Any hub dataset can be visualized using the methods above as long as it follows the conventions necessary for the visualization engine to interpret and parse the data. These conventions [are explained here](https://docs.activeloop.ai/dataset-visualization).

# **Step 6**: _Using Activeloop Storage_ (optional -> needs account!)

_Storing and loading datasets from Activeloop Platform Storage._

## Register

You can store your Hub Datasets with Activeloop by first creating an account in [Activeloop Platform](https://app.activeloop.ai/) or in the CLI using:

In [None]:
!activeloop register

## Login

In order for the Python API to authenticate with the Activeloop Platform, you should log in from the CLI using:

In [None]:
!activeloop login  # prompts for inputting username and password will follow ...

# Alternatively, you can directly input your username and password in the same line:
# !activeloop login -u my_username -p my_password


You can then access or create Hub Datasets by passing the Activeloop Platform path to `hub.dataset()`.

In [None]:
import hub

# platform_path = 'hub://workspace_name/dataset_name'
#                 'hub://jane_smith/my_awesome_dataset'
               
ds = hub.dataset(platform_path)

**Note**: When you create an account in Activeloop Platform, a default workspace is created that has the same name as your username. You are also able to create other workspaces that represent organizations, teams, or other collections of multiple users. 

Public datasets such as `hub://activeloop/mnist-train` can be accessed without logging in.

## Tokens

Once you have an Activeloop account, you can create tokens in [Activeloop Platform](https://app.activeloop.ai/) (Organization Details -> API Tokens) and pass them to python commands that require authentication using:

In [None]:
#ds = hub.load(platform_path, token = 'xyz')

# **Step 7**: _Connecting Hub Datasets to ML Frameworks_

_Connecting Hub Datasets to machine learning frameworks such as PyTorch and TensorFlow._

You can connect Hub Datasets to popular ML frameworks such as PyTorch and TensorFlow using minimal boilerplate code, and Hub takes care of the parallel processing!

## PyTorch

You can train a model by creating a PyTorch DataLoader from a Hub Dataset using `ds.pytorch()`.

In [None]:
import hub
from torchvision import datasets, transforms, models

ds = hub.dataset('hub://activeloop/cifar100-train') # Hub Dataset

The transform parameter in `ds.pytorch()` is a dictionary where the `key` is the tensor name and the `value` is the transformation function that should be applied to that tensor.
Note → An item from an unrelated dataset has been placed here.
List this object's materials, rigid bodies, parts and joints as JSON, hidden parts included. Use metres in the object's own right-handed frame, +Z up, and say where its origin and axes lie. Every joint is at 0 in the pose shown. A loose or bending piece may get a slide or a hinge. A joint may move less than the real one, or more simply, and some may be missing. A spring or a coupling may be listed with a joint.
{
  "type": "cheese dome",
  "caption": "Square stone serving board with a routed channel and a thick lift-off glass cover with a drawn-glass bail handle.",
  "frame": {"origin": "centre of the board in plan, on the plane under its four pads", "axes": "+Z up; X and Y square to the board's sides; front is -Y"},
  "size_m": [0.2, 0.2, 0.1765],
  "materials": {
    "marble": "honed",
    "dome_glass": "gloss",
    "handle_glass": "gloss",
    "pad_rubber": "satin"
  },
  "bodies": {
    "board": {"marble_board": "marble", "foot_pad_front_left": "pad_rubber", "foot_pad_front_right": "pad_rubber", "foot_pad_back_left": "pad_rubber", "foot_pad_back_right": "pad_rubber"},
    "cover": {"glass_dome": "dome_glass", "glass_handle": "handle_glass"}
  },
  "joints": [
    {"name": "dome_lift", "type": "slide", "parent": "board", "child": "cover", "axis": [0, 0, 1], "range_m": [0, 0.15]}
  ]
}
If a specific tensor's data does not need to be returned, it should be omitted from the keys. If a tensor's data does not need to be modified during preprocessing, the transformation function is set as `None`.

In [None]:
tform = transforms.Compose([
    transforms.ToPILImage(), # Must convert to PIL image for subsequent operations to run
    transforms.RandomRotation(20), # Image augmentation
    transforms.ToTensor(), # Must convert to pytorch tensor for subsequent operations to run
    transforms.Normalize([0.5, 0.5, 0.5], [0.5, 0.5, 0.5]),
])

#PyTorch Dataloader
dataloader= ds.pytorch(batch_size = 16, num_workers = 2, 
    transform = {'images': tform, 'labels': None}, shuffle = True)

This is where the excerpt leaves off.